Required work - Reproduce the listing below in its entirety. Change nothing.

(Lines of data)
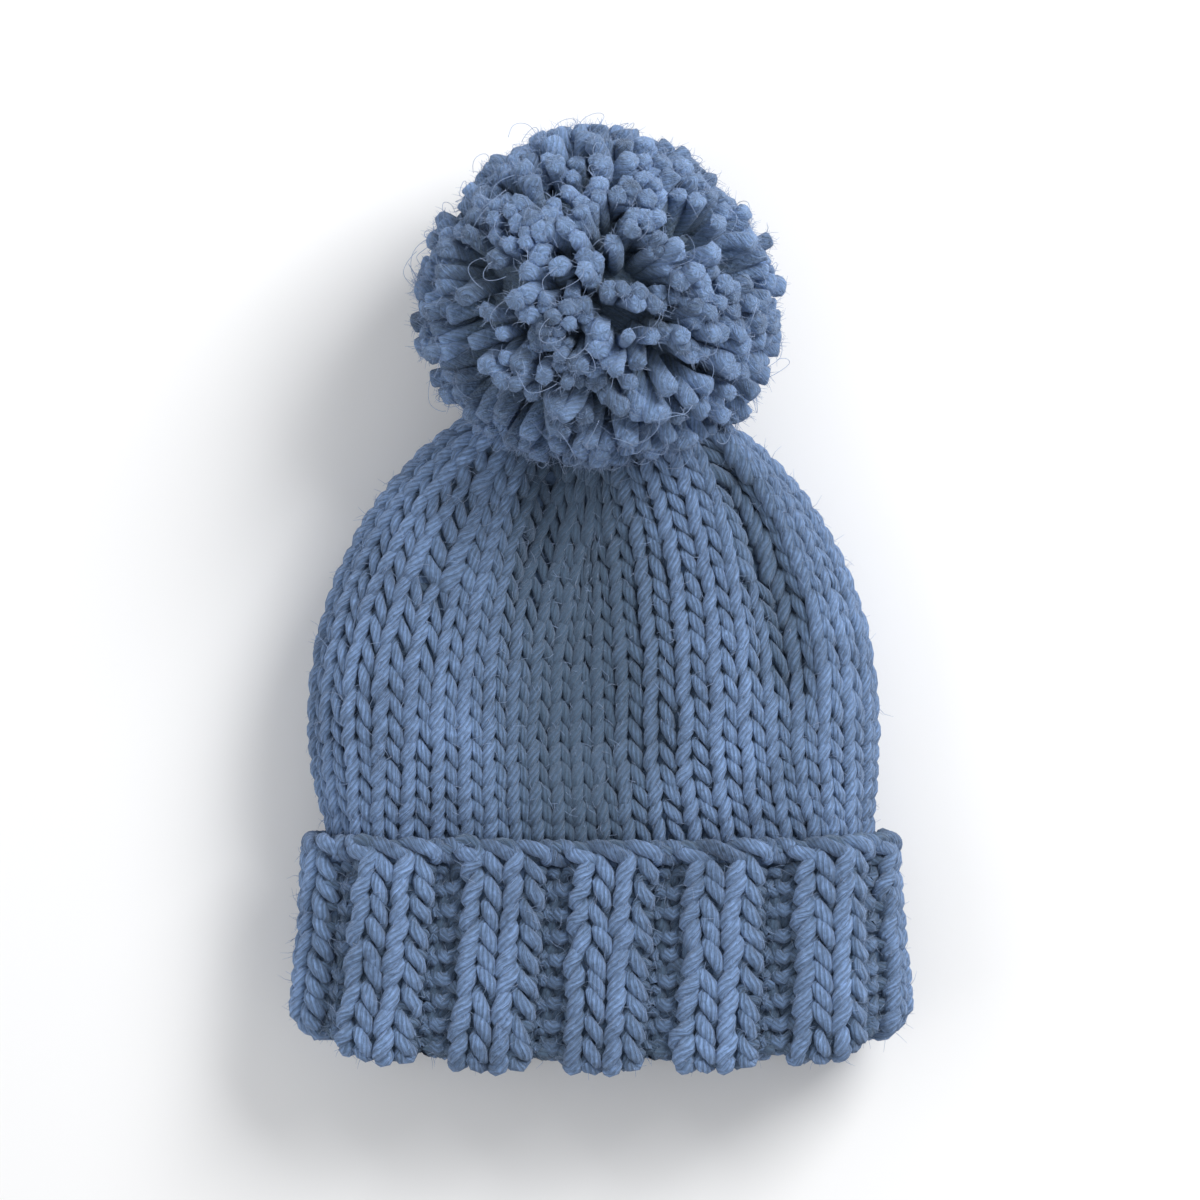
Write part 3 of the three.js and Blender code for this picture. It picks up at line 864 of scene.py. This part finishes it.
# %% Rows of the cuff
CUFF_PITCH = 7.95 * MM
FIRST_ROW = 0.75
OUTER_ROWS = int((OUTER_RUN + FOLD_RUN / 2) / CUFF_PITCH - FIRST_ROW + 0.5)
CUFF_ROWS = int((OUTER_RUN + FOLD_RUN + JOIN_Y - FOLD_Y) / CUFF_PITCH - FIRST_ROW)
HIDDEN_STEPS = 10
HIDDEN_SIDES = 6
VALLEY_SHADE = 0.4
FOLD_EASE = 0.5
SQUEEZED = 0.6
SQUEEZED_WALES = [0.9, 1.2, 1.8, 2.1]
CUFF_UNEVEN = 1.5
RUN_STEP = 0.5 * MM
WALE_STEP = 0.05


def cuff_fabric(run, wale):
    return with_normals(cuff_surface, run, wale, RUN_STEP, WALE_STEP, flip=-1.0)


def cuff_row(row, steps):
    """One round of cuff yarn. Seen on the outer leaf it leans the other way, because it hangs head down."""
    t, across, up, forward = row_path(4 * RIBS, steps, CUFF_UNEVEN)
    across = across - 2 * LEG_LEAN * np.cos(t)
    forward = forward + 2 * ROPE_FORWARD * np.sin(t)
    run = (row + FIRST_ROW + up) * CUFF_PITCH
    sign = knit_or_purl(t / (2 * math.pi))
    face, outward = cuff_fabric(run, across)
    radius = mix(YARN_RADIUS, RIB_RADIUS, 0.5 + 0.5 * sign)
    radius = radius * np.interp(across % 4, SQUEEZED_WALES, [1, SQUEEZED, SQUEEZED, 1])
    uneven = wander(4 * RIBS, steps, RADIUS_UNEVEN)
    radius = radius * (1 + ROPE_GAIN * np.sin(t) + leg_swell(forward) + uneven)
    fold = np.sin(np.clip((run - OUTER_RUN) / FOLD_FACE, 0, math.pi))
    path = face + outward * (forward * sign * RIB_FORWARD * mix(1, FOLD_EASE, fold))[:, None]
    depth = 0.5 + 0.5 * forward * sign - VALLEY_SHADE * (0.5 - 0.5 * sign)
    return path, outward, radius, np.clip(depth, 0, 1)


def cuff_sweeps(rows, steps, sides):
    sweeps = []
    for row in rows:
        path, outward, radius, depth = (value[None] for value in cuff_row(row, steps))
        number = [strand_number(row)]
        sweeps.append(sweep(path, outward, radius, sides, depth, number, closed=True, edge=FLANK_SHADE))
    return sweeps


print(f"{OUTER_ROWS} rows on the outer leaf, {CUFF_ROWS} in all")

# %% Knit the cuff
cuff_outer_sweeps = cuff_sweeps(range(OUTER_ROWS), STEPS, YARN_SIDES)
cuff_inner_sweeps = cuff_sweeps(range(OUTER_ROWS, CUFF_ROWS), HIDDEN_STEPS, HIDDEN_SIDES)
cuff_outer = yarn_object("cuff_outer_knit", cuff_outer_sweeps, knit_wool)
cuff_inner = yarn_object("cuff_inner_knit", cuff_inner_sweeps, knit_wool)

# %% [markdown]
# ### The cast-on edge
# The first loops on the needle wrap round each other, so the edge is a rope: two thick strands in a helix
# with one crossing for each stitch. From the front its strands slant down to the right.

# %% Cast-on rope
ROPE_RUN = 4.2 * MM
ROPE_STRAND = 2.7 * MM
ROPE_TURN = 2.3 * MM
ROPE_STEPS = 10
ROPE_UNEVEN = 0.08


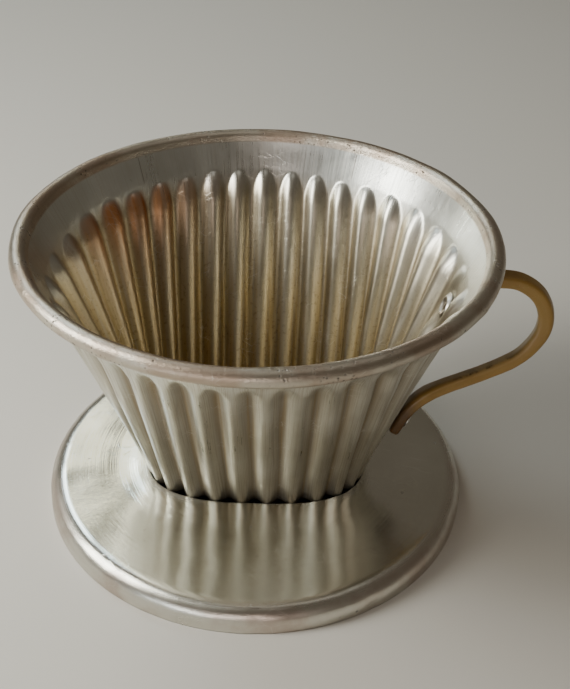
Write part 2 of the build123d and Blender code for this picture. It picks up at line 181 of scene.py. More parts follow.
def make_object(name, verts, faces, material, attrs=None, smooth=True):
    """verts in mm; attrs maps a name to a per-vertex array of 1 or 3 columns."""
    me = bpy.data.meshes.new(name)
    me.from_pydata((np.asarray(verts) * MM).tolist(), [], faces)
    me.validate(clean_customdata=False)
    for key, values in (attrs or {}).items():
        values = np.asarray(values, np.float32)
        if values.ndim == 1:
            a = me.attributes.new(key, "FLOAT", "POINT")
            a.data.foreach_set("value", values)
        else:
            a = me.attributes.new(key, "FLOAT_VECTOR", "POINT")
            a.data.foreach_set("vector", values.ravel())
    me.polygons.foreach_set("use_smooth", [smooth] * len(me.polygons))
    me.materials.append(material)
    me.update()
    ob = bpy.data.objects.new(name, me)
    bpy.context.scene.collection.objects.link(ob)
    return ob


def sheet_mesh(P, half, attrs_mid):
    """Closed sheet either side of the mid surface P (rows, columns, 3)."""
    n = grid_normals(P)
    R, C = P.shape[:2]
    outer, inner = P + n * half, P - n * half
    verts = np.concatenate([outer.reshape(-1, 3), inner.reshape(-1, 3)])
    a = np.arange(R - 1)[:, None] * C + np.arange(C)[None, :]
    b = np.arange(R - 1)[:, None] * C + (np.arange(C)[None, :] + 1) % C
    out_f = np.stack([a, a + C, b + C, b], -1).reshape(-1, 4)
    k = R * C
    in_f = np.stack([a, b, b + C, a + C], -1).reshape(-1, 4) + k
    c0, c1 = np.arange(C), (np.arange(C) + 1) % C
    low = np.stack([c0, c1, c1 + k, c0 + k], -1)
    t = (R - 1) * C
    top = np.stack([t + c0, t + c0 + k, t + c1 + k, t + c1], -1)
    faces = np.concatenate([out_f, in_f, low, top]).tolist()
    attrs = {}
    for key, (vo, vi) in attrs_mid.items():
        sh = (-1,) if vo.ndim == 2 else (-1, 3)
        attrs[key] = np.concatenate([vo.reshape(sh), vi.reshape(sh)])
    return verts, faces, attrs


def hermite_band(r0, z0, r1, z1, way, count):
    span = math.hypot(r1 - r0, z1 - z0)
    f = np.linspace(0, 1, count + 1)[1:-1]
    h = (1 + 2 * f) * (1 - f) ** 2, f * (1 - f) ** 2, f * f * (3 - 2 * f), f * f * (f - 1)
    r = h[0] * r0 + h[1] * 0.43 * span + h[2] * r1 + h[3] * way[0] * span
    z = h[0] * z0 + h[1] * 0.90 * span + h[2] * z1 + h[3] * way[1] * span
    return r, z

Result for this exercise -
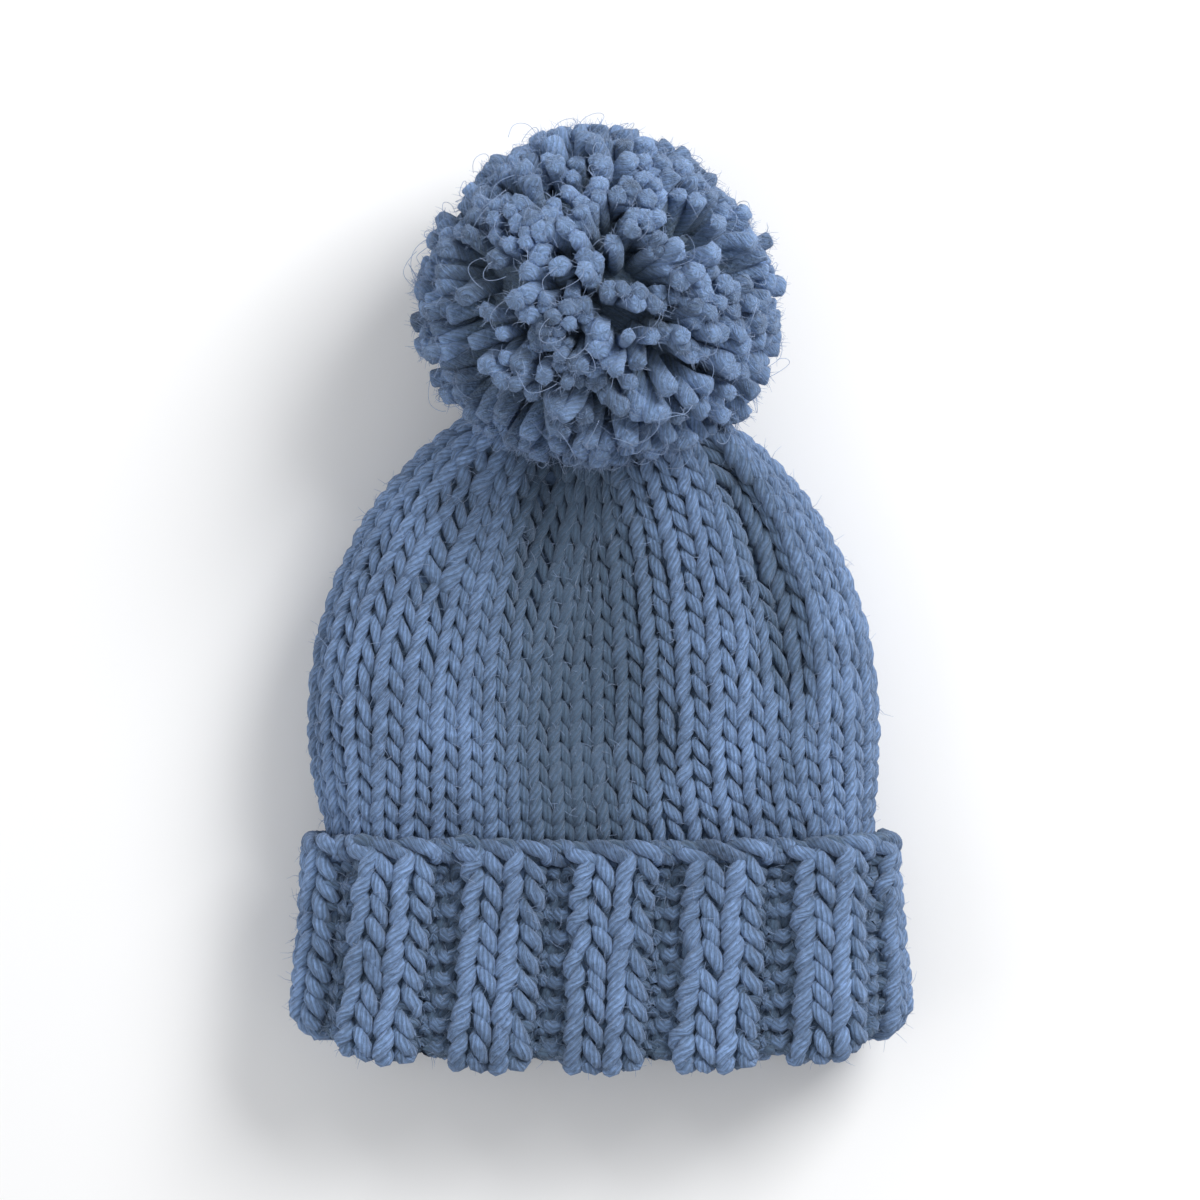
Write part 3 of the three.js and Blender code for this picture. It picks up at line 864 of scene.py. This part finishes it.
# %% Rows of the cuff
CUFF_PITCH = 7.95 * MM
FIRST_ROW = 0.75
OUTER_ROWS = int((OUTER_RUN + FOLD_RUN / 2) / CUFF_PITCH - FIRST_ROW + 0.5)
CUFF_ROWS = int((OUTER_RUN + FOLD_RUN + JOIN_Y - FOLD_Y) / CUFF_PITCH - FIRST_ROW)
HIDDEN_STEPS = 10
HIDDEN_SIDES = 6
VALLEY_SHADE = 0.4
FOLD_EASE = 0.5
SQUEEZED = 0.6
SQUEEZED_WALES = [0.9, 1.2, 1.8, 2.1]
CUFF_UNEVEN = 1.5
RUN_STEP = 0.5 * MM
WALE_STEP = 0.05


def cuff_fabric(run, wale):
    return with_normals(cuff_surface, run, wale, RUN_STEP, WALE_STEP, flip=-1.0)


def cuff_row(row, steps):
    """One round of cuff yarn. Seen on the outer leaf it leans the other way, because it hangs head down."""
    t, across, up, forward = row_path(4 * RIBS, steps, CUFF_UNEVEN)
    across = across - 2 * LEG_LEAN * np.cos(t)
    forward = forward + 2 * ROPE_FORWARD * np.sin(t)
    run = (row + FIRST_ROW + up) * CUFF_PITCH
    sign = knit_or_purl(t / (2 * math.pi))
    face, outward = cuff_fabric(run, across)
    radius = mix(YARN_RADIUS, RIB_RADIUS, 0.5 + 0.5 * sign)
    radius = radius * np.interp(across % 4, SQUEEZED_WALES, [1, SQUEEZED, SQUEEZED, 1])
    uneven = wander(4 * RIBS, steps, RADIUS_UNEVEN)
    radius = radius * (1 + ROPE_GAIN * np.sin(t) + leg_swell(forward) + uneven)
    fold = np.sin(np.clip((run - OUTER_RUN) / FOLD_FACE, 0, math.pi))
    path = face + outward * (forward * sign * RIB_FORWARD * mix(1, FOLD_EASE, fold))[:, None]
    depth = 0.5 + 0.5 * forward * sign - VALLEY_SHADE * (0.5 - 0.5 * sign)
    return path, outward, radius, np.clip(depth, 0, 1)


def cuff_sweeps(rows, steps, sides):
    sweeps = []
    for row in rows:
        path, outward, radius, depth = (value[None] for value in cuff_row(row, steps))
        number = [strand_number(row)]
        sweeps.append(sweep(path, outward, radius, sides, depth, number, closed=True, edge=FLANK_SHADE))
    return sweeps


print(f"{OUTER_ROWS} rows on the outer leaf, {CUFF_ROWS} in all")

# %% Knit the cuff
cuff_outer_sweeps = cuff_sweeps(range(OUTER_ROWS), STEPS, YARN_SIDES)
cuff_inner_sweeps = cuff_sweeps(range(OUTER_ROWS, CUFF_ROWS), HIDDEN_STEPS, HIDDEN_SIDES)
cuff_outer = yarn_object("cuff_outer_knit", cuff_outer_sweeps, knit_wool)
cuff_inner = yarn_object("cuff_inner_knit", cuff_inner_sweeps, knit_wool)

# %% [markdown]
# ### The cast-on edge
# The first loops on the needle wrap round each other, so the edge is a rope: two thick strands in a helix
# with one crossing for each stitch. From the front its strands slant down to the right.

# %% Cast-on rope
ROPE_RUN = 4.2 * MM
ROPE_STRAND = 2.7 * MM
ROPE_TURN = 2.3 * MM
ROPE_STEPS = 10
ROPE_UNEVEN = 0.08


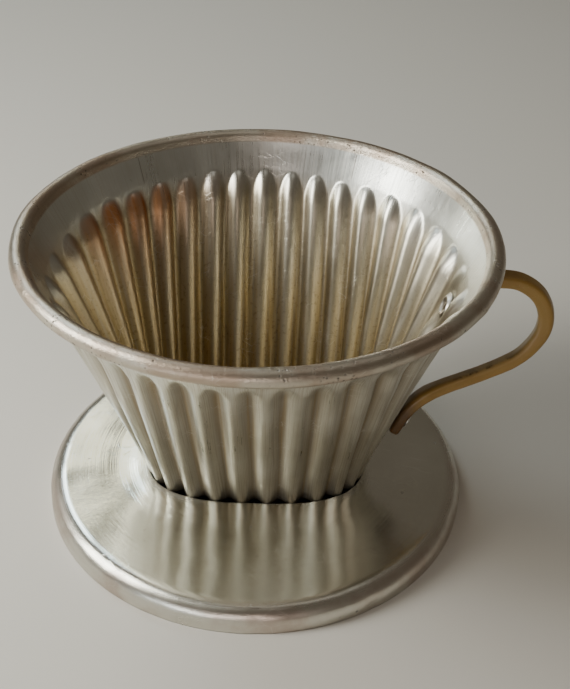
Write part 2 of the build123d and Blender code for this picture. It picks up at line 181 of scene.py. More parts follow.
def make_object(name, verts, faces, material, attrs=None, smooth=True):
    """verts in mm; attrs maps a name to a per-vertex array of 1 or 3 columns."""
    me = bpy.data.meshes.new(name)
    me.from_pydata((np.asarray(verts) * MM).tolist(), [], faces)
    me.validate(clean_customdata=False)
    for key, values in (attrs or {}).items():
        values = np.asarray(values, np.float32)
        if values.ndim == 1:
            a = me.attributes.new(key, "FLOAT", "POINT")
            a.data.foreach_set("value", values)
        else:
            a = me.attributes.new(key, "FLOAT_VECTOR", "POINT")
            a.data.foreach_set("vector", values.ravel())
    me.polygons.foreach_set("use_smooth", [smooth] * len(me.polygons))
    me.materials.append(material)
    me.update()
    ob = bpy.data.objects.new(name, me)
    bpy.context.scene.collection.objects.link(ob)
    return ob


def sheet_mesh(P, half, attrs_mid):
    """Closed sheet either side of the mid surface P (rows, columns, 3)."""
    n = grid_normals(P)
    R, C = P.shape[:2]
    outer, inner = P + n * half, P - n * half
    verts = np.concatenate([outer.reshape(-1, 3), inner.reshape(-1, 3)])
    a = np.arange(R - 1)[:, None] * C + np.arange(C)[None, :]
    b = np.arange(R - 1)[:, None] * C + (np.arange(C)[None, :] + 1) % C
    out_f = np.stack([a, a + C, b + C, b], -1).reshape(-1, 4)
    k = R * C
    in_f = np.stack([a, b, b + C, a + C], -1).reshape(-1, 4) + k
    c0, c1 = np.arange(C), (np.arange(C) + 1) % C
    low = np.stack([c0, c1, c1 + k, c0 + k], -1)
    t = (R - 1) * C
    top = np.stack([t + c0, t + c0 + k, t + c1 + k, t + c1], -1)
    faces = np.concatenate([out_f, in_f, low, top]).tolist()
    attrs = {}
    for key, (vo, vi) in attrs_mid.items():
        sh = (-1,) if vo.ndim == 2 else (-1, 3)
        attrs[key] = np.concatenate([vo.reshape(sh), vi.reshape(sh)])
    return verts, faces, attrs


def hermite_band(r0, z0, r1, z1, way, count):
    span = math.hypot(r1 - r0, z1 - z0)
    f = np.linspace(0, 1, count + 1)[1:-1]
    h = (1 + 2 * f) * (1 - f) ** 2, f * (1 - f) ** 2, f * f * (3 - 2 * f), f * f * (f - 1)
    r = h[0] * r0 + h[1] * 0.43 * span + h[2] * r1 + h[3] * way[0] * span
    z = h[0] * z0 + h[1] * 0.90 * span + h[2] * z1 + h[3] * way[1] * span
    return r, z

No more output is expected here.